#### TASK DESCRIPTION
Give only the number of lines in the records that include the string "bodies".

#### DATA TO PROCESS
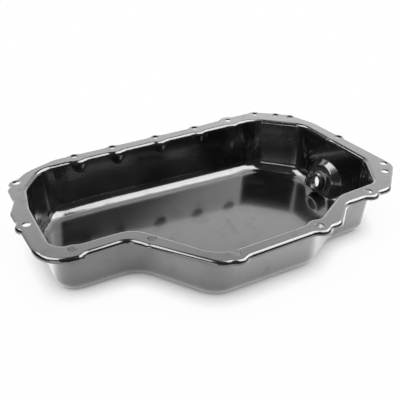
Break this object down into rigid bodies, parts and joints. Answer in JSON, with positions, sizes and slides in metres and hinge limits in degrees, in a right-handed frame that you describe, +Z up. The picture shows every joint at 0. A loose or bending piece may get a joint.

---

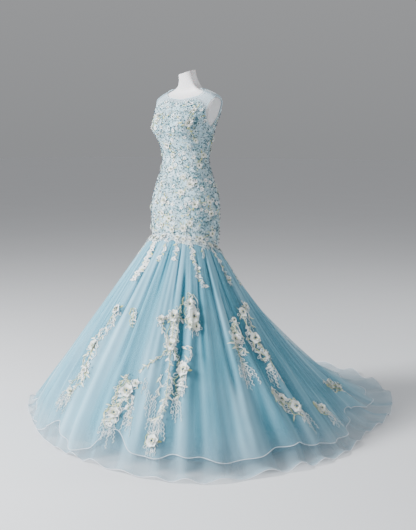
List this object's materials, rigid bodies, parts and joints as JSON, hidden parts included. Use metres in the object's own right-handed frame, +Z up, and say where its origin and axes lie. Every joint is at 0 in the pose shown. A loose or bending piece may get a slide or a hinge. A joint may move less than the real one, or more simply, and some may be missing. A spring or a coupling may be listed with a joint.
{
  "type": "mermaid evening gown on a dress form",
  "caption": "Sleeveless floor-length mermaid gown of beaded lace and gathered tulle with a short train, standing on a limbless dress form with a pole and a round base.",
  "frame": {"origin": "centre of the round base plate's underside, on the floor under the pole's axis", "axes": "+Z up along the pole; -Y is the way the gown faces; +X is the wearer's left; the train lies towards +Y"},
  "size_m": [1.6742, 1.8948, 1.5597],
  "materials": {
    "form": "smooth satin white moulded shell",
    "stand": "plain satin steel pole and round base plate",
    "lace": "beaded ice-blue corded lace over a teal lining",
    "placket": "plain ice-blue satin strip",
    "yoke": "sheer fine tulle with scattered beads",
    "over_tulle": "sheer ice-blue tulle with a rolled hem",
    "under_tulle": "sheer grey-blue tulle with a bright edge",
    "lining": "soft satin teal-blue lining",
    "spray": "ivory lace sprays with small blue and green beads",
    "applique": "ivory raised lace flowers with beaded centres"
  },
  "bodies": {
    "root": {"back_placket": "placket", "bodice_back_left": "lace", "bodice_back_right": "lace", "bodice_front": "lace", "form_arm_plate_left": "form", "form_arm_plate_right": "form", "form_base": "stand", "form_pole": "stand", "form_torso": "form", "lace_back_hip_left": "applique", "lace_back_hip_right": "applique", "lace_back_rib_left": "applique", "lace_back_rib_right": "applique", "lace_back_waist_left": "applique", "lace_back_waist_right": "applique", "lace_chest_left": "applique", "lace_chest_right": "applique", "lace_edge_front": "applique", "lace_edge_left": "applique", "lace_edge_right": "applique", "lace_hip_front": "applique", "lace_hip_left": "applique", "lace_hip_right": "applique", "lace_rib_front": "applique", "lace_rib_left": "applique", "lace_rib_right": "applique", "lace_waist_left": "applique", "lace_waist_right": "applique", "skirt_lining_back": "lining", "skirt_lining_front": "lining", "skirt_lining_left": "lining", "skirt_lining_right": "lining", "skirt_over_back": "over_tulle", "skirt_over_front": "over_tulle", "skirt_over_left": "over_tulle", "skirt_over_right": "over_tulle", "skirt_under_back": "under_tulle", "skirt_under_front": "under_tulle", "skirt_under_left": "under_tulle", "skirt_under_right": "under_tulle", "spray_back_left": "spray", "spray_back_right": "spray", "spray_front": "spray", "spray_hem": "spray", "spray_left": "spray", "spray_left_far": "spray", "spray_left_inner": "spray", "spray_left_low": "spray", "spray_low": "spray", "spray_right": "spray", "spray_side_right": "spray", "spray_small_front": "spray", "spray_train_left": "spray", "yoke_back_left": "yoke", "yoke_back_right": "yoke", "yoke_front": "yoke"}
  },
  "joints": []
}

#### TASK ANSWER
3